Aims, Objectives and Background Scaphoid fractures require early identification to avoid complications such as painful non-union, avascular necrosis, and chronic wrist pain. Unfortunately, plain radiographs are insufficiently sensitive and so patients may require immobilisation and further imaging (e.g. MRI) despite normal initial radiographs.

The aim of this systematic review was to determine which clinical features best predict the presence of an occult scaphoid fracture that warrants immobilisation and further imaging.

Method and Design A systematic review of diagnostic test accuracy studies was undertaken. All study designs were included if they evaluated predictors of scaphoid fracture amongst patients with normal initial scaphoid radiographs.

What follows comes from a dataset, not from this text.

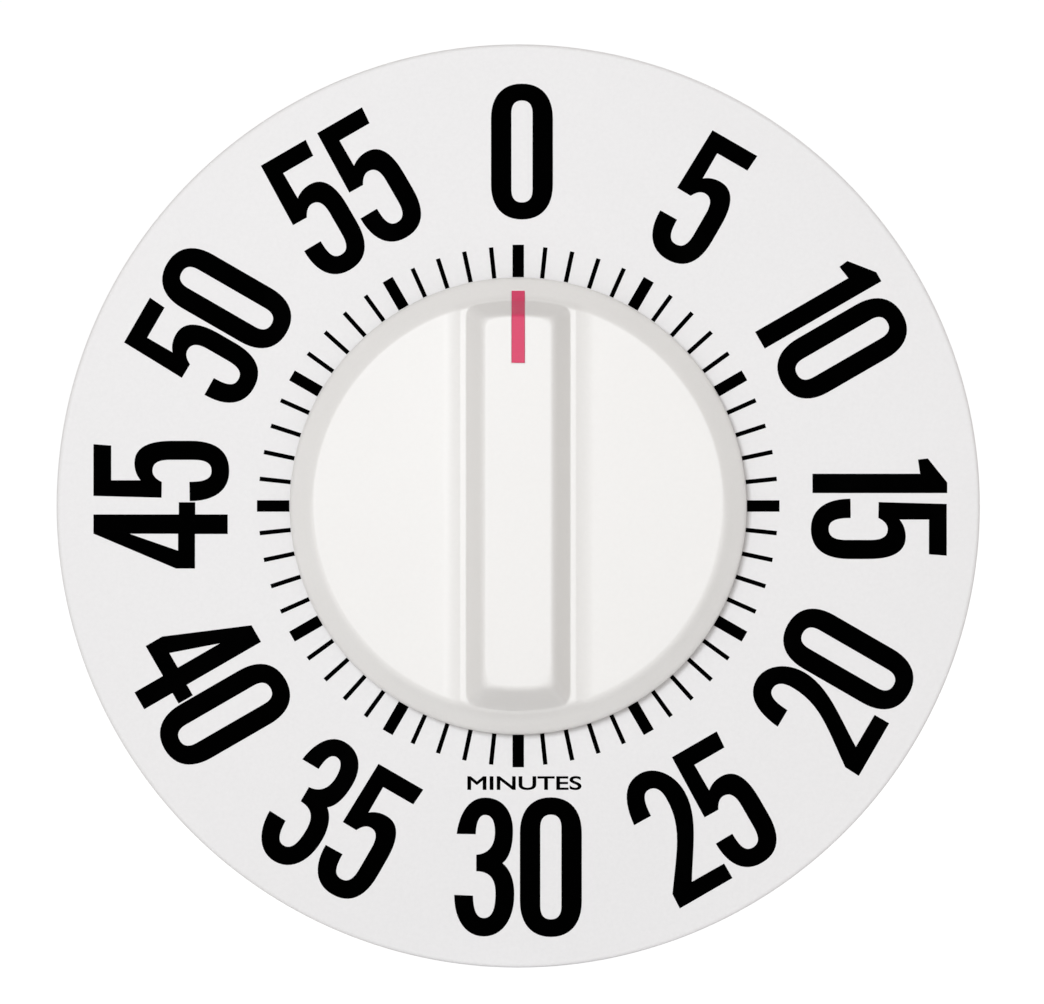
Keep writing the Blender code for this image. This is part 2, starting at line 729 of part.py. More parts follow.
def escape_wheel(seat):
    """Pointed teeth with a gap centred on the line to the anchor."""
    pitch = 360 / ESCAPE_TEETH
    root = 5.9 * MM
    points = []
    for i in range(ESCAPE_TEETH):
        tip = ANCHOR_TURN + pitch * (i + 0.5)
        for radius, ahead in ((root, -0.10), (ESCAPE_R, -0.02), (ESCAPE_R, 0.04), (root, 0.24)):
            points.append(step((0, 0), radius, tip + pitch * ahead))
    wheel("escape_wheel", points, seat, 26.4 * MM, 27.0 * MM, ESCAPE_AT)


def main_power():
    """The arbor that the knob turns, its spring, and the click that lets it wind."""
    low, high = BACK_PLATE + PLATE_THICK + GAP, FRONT_PLATE - GAP
    shaft_top = 50.6 * MM
    profile = [(0, shaft_top), (2.7 * MM, shaft_top), (2.7 * MM, high), (MAIN_R, high)]
    profile += [(MAIN_R, low), (2.0 * MM, low), (2.0 * MM, 13.8 * MM), (0, 13.8 * MM)]
    arbor = turned("main_arbor", profile, steps=16)
    flat = box("arbor_flat", (1.6 * MM, -5 * MM, 38.8 * MM), (5 * MM, 5 * MM, 55 * MM))
    dress(cut(arbor, [flat]), STEEL)
    mainspring()
    teeth, tip_r, root_r = 24, 8.0 * MM, 7.1 * MM
    ratchet = []
    for i in range(teeth):
        tip = CLICK_TURN + 360 * i / teeth
        ratchet.append(step((0, 0), tip_r, tip))
        ratchet.append(step((0, 0), root_r, tip - 0.8))
    low, high = 28.3 * MM, 29.4 * MM
    shape = [ratchet[::-1], circle(MAIN_R + GAP, 16)]
    dress(plate("ratchet_wheel", shape, low, high), STEEL)
    click(low, high)


def click(low, high):
    """A pawl on the great wheel, its rivet, and the leaf that presses it."""
    nose = relative(step(MAIN_AT, 7.97 * MM, CLICK_TURN + 4.2), CLICK_AT)
    body = link((0, 0), nose, 2.1 * MM, 0.45 * MM)
    pawl = plate("click", [body, circle(1.0 * MM + GAP, 12)], low, high, CLICK_AT)
    dress(pawl, STEEL)
    head, shank = 1.9 * MM, 1.0 * MM
    profile = [(0, 31.9 * MM), (head, 31.9 * MM), (head, 31.3 * MM), (shank, 31.3 * MM)]
    profile += [(shank, 28.0 * MM), (head, 28.0 * MM), (head, 27.7 * MM), (0, 27.7 * MM)]
    dress(turned("click_rivet", profile, steps=16, at=CLICK_AT), STEEL)
    foot = step(MAIN_AT, 14.0 * MM, CLICK_BEARING - 90)
    tip = step(MAIN_AT, 11.9 * MM, CLICK_BEARING - 20.4)
    leaf = link(foot, tip, 1.3 * MM, 0.25 * MM, 5)
    dress(plate("click_spring", [leaf], low, high), SPRING_STEEL)


def mainspring():
    """A flat spring coiled on the arbor, its outer end hooked round the right-hand pillar."""
    turns, per_turn = 5, 18
    inner_r, outer_r = 3.7 * MM, 15.5 * MM
    pillar = (PILLARS[1][0] * MM, PILLARS[1][1] * MM)
    wrap_r = 2.9 * MM
    reach = math.hypot(*pillar)
    bearing = math.degrees(math.atan2(pillar[1], pillar[0]))
    leave = bearing - math.degrees(math.acos((outer_r - wrap_r) / reach))
    count = turns * per_turn
    points = []
    for i in range(count + 1):
        share = i / count
        radius = inner_r + (outer_r - inner_r) * share
        points.append(step(MAIN_AT, radius, leave - 360 * turns * (1 - share)))
    points += arc(pillar, wrap_r, leave, leave + 200, 9)
    curve = bpy.data.curves.new("mainspring", "CURVE")
    curve.dimensions = "3D"
    curve.extrude = (SPRING_HIGH - SPRING_LOW) / 2
    spline = curve.splines.new("POLY")
    spline.points.add(len(points) - 1)
    for point, (x, y) in zip(spline.points, points):
        point.co = (x, y, 0, 1)
    height = (SPRING_LOW + SPRING_HIGH) / 2
    ribbon = as_mesh(place(bpy.data.objects.new("mainspring", curve), MAIN_AT, height))
    wall = ribbon.modifiers.new("thickness", "SOLIDIFY")
    wall.thickness = 0.4 * MM
    wall.offset = 0
    dress(ribbon, SPRING_STEEL)


# ---------------------------------------------------------------- escapement


def escapement():
    """The anchor rocks on its arbor, and the weighted bar sets its beat."""
    reach = ANCHOR_REACH
    turn = math.radians(PALLET_TURN)
    out = Vector((-math.cos(turn), math.sin(turn)))
    along = Vector((math.sin(turn), math.cos(turn)))
    centre = Vector((reach, 0))
    tip = centre + out * (ESCAPE_R + 0.12 * MM)
    root = centre + out * (ESCAPE_R + 1.9 * MM)
    half = [(1.9 * MM, 0), (1.75 * MM, 0.9 * MM), (2.6 * MM, 4.3 * MM)]
    half += [tip - along * 0.25 * MM, tip + along * 0.25 * MM, root + along * 0.7 * MM]
    half += [(1.4 * MM, 6.4 * MM), (-0.9 * MM, 1.7 * MM), (-1.9 * MM, 0)]
    upper = [(p[0], p[1]) for p in half]
    lower = [(x, -y) for x, y in reversed(upper[1:-1])]
    facing = math.radians(ANCHOR_TURN + 180)
    hole = circle(ARBOR_R + GAP, 12)
    shape = [upper + lower, hole]
    anchor = plate("anchor", shape, 26.2 * MM, 27.2 * MM, ANCHOR_AT, turn=facing)
    dress(anchor, STEEL)
    pinion("anchor_arbor", None, 0, 0, 0, ANCHOR_AT)
    arm, end = 8.5 * MM, 2.6 * MM
    bar = link((-arm, 0), (arm, 0), end, end, 9)
    across = math.radians(ANCHOR_TURN + 90)
    hole = circle(ARBOR_R + GAP, 12)
    weight = plate("inertia_bar", [bar, hole], 18.4 * MM, 20.0 * MM, ANCHOR_AT, turn=across)
    dress(weight, BRASS)


# ---------------------------------------------------------------- strike work


def strike_cam():
    """A disc with one notch, which the lever's nose meets at zero."""
    notch, depth = 22, 1.6 * MM
    rim = arc((0, 0), CAM_R, 90 + notch, 450 - notch, 33)
    floor = arc((0, 0), CAM_R - depth, 90 - notch + 2, 90 + notch - 2, 5)
    shape = [rim + floor, circle(MAIN_R + GAP, 16)]
    dress(plate("strike_cam", shape, CAM_LOW, CAM_HIGH), STEEL)


def strike_lever():
    hub_r = 2.1 * MM
    nose = relative((0, CAM_R + 0.35 * MM + 0.7 * MM), LEVER_AT)
    hook = relative((-21.6 * MM, 12.6 * MM), LEVER_AT)
    right = link((0, 0), nose, hub_r, 0.7 * MM)
    left = link((0, 0), hook, hub_r, 0.8 * MM)
    hole = circle(0.8 * MM + GAP, 12)
    lever = plate("strike_lever", [right], CAM_LOW, CAM_HIGH, LEVER_AT)
    arm = plate("lever_arm", [left], CAM_LOW, CAM_HIGH, LEVER_AT)
    bore = plate("lever_bore", [hole], CAM_LOW - MM, CAM_HIGH + MM, LEVER_AT, hidden=True)
    lever = as_mesh(lever)
    dress(cut(join(lever, [as_mesh(arm)]), [as_mesh(bore)]), STEEL)
    collar, stud = 1.8 * MM, 0.8 * MM
    low, high = BACK_PLATE - MM, CAM_HIGH + 1.2 * MM
    profile = [(0, high), (collar, high), (collar, CAM_HIGH + GAP)]
    profile += [(stud, CAM_HIGH + GAP), (stud, low), (0, low)]
    dress(turned("lever_stud", profile, steps=12, at=LEVER_AT), STEEL)


def ring_star():
    """Eight points that trip the hammer's tail as the second wheel runs."""
    outline = []
    for i in range(8):
        outline.append(step((0, 0), STAR_R, 45 * i))
        outline.append(step((0, 0), 3.6 * MM, 45 * i + 22.5))
    shape = [outline, circle(ARBOR_R + GAP, 12)]
    dress(plate("ring_star", shape, CAM_LOW, CAM_HIGH, SECOND_AT), BRASS)


def hammer():
    """The hammer's arbor carries a tail between the plates and the striking arm behind them."""
    low = 8.4 * MM
    high = FRONT_PLATE - GAP
    profile = [(0, high + 1.6 * MM), (PIVOT_R, high + 1.6 * MM), (PIVOT_R, high)]
    profile += [(ARBOR_R, high), (ARBOR_R, low), (0, low)]
    dress(turned("hammer_arbor", profile, steps=12, at=HAMMER_AT), STEEL)
    way = Vector(SECOND_AT) - Vector(HAMMER_AT)
    nose = way.normalized() * (way.length - STAR_R - 0.9 * MM)
    finger = relative((-23.6 * MM, 8.6 * MM), HAMMER_AT)
    hub_r = 2.3 * MM
    tail = plate(
        "hammer_tail", [link((0, 0), nose, hub_r, 0.5 * MM)], CAM_LOW, CAM_HIGH, HAMMER_AT
    )
    side = plate(
        "tail_finger", [link((0, 0), finger, hub_r, 0.8 * MM)], CAM_LOW, CAM_HIGH, HAMMER_AT
    )
    hole = circle(ARBOR_R + GAP, 12)
    bore = plate("tail_bore", [hole], CAM_LOW - MM, CAM_HIGH + MM, HAMMER_AT, hidden=True)
    dress(cut(join(as_mesh(tail), [as_mesh(side)]), [as_mesh(bore)]), STEEL)
    head_r = 3.0 * MM
    end = relative(HAMMER_HEAD, HAMMER_AT)
    shape = [link((0, 0), end, hub_r, 1.6 * MM), hole, circle(1.0 * MM, 10, end)]
    dress(plate("hammer_arm", shape, 9.0 * MM, 10.0 * MM, HAMMER_AT), STEEL)
    shank, edge = 0.7 * MM, 0.5 * MM
    profile = [(0, 13.0 * MM), (head_r - edge, 13.0 * MM), (head_r, 12.5 * MM)]
    profile += [(head_r, 10.3 * MM), (shank, 10.3 * MM), (shank, 8.7 * MM)]
    profile += [(1.6 * MM, 8.7 * MM), (1.6 * MM, 8.2 * MM), (0, 8.2 * MM)]
    dress(turned("hammer_head", profile, steps=16, at=HAMMER_HEAD), BRASS)
    post = (PILLARS[0][0] * MM, PILLARS[0][1] * MM)
    eye = 3.3 * MM
    tip = relative((-33.6 * MM, 11.4 * MM), post)
    leaf = link((0, 0), tip, eye, 0.25 * MM)
    shape = [leaf, circle(2.2 * MM + GAP, 14)]
    dress(plate("hammer_spring", shape, CAM_LOW, CAM_HIGH, post), SPRING_STEEL)


def bell():
    """A shallow dish screwed to a post on the case's floor."""
    wall = 0.9 * MM
    crown, mouth = 6.5 * MM, 13.0 * MM
    bend = 4.0 * MM
    corner = [
        (BELL_R - bend + bend * math.sin(t), crown + bend - bend * math.cos(t))
        for t in (math.pi / 2, math.pi / 3, math.pi / 6, 0)
    ]
    small = bend - wall
    inside = [
        (BELL_R - bend + small * math.sin(t), crown + bend - small * math.cos(t))
        for t in (0, math.pi / 4, math.pi / 2)
    ]
    hole = 1.9 * MM
    profile = [(BELL_R, mouth), *corner, (hole, crown), (hole, crown + wall), *inside]
    profile.append((BELL_R - wall, mouth))
    dress(turned("bell", profile, steps=28, closed=True), STEEL)
    post = [(3.2 * MM, 6.2 * MM), (3.2 * MM, 4.3 * MM), (1.6 * MM, 4.3 * MM), (1.6 * MM, 6.2 * MM)]
    dress(turned("bell_post", post, steps=16, closed=True), STEEL)
    low, top = 7.7 * MM, 9.3 * MM
    profile = [(0, top), (2.2 * MM, top), (3.2 * MM, top - 0.7 * MM), (3.2 * MM, low)]
    profile += [(1.2 * MM, low), (1.2 * MM, 4.5 * MM), (0, 4.5 * MM)]
    screw = turned("bell_screw", profile, steps=20)
    slot = box("bell_screw_slot", (-5 * MM, -0.4 * MM, top - 0.8 * MM), (5 * MM, 0.4 * MM, 12 * MM))
    dress(cut(screw, [slot]), STEEL)


housing()
knob()
stand()
movement_frame()
train()
main_power()
escapement()
strike_cam()
strike_lever()
ring_star()
hammer()
bell()
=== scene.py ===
# %% [markdown]
# # A wind-up kitchen timer
# The engineering model is loaded first and stays fixed: it says where every body is and how it
# moves. This lesson then dresses it. We make a smooth dial with printed numbers, a moulded knob
# with a grip bar, a back with its screws, magnets and wire stand, and a finish for every part
# of the movement inside.

# %% Load the fixed model and measure its box
import json
import math

import bmesh
import bpy
from mathutils import Matrix, Vector


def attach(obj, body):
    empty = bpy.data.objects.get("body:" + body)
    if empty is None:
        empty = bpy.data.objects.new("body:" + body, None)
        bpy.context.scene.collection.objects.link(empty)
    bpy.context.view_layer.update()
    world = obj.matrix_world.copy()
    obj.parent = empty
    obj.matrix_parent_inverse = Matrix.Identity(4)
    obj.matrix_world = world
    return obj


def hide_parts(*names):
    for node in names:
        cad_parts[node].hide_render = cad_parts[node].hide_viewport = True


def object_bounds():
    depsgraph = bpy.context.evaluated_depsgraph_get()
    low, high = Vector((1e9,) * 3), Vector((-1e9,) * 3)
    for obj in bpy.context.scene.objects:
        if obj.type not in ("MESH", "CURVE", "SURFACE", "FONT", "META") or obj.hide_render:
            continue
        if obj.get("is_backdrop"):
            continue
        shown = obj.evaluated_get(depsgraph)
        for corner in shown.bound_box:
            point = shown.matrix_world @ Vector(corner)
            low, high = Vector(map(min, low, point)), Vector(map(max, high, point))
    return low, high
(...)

Quality assessment was undertaken using the Quality Assessment of Diagnostic Accuracy Studies 2 (QUADAS-2) tool. Depending on the number of studies, data were presented as individual data points, ranges, or meta-analysed by fitting either univariate random effects or multi-level mixed effects logistic regression models.

Results and Conclusion Eight studies reported data on 1,685 wrist injuries. The prevalence of scaphoid fracture despite normal radiographs was 7.3%. The most accurate predictors of occult scaphoid fracture were pain with supination against resistance (sensitivity 100%, specificity 97.9%, LR 45.0 [95% CI 6.5–312.5], supination strength <10% of contralateral side (sensitivity 84.6%, specificity 76.9%, LR 3.7 [95% CI 2.2–6.1]), pain on ulnar deviation (sensitivity 55.2%, specificity 76.4%, LR 2.3 [95% CI 1.8–3.0]), and pronation strength <10% of contralateral side (sensitivity 69.2%, specificity 64.6%, LR 2.0 [95% CI 1.2–3.2]). The absence of anatomical snuffbox tenderness significantly reduced the likelihood of an occult scaphoid fracture „(sensitivity 92.1, specificity 48.4, LR- 0.2 [95% CI 0.4–0.7]).

In conclusion, no single feature can satisfactorily exclude occult scaphoid fracture. However, a number of clinical findings significantly affect the pre-test likelihood of fracture. Future work should determine whether combinations of clinical findings can be used to guide which patients require immobilisation and further imaging despite normal initial radiographs.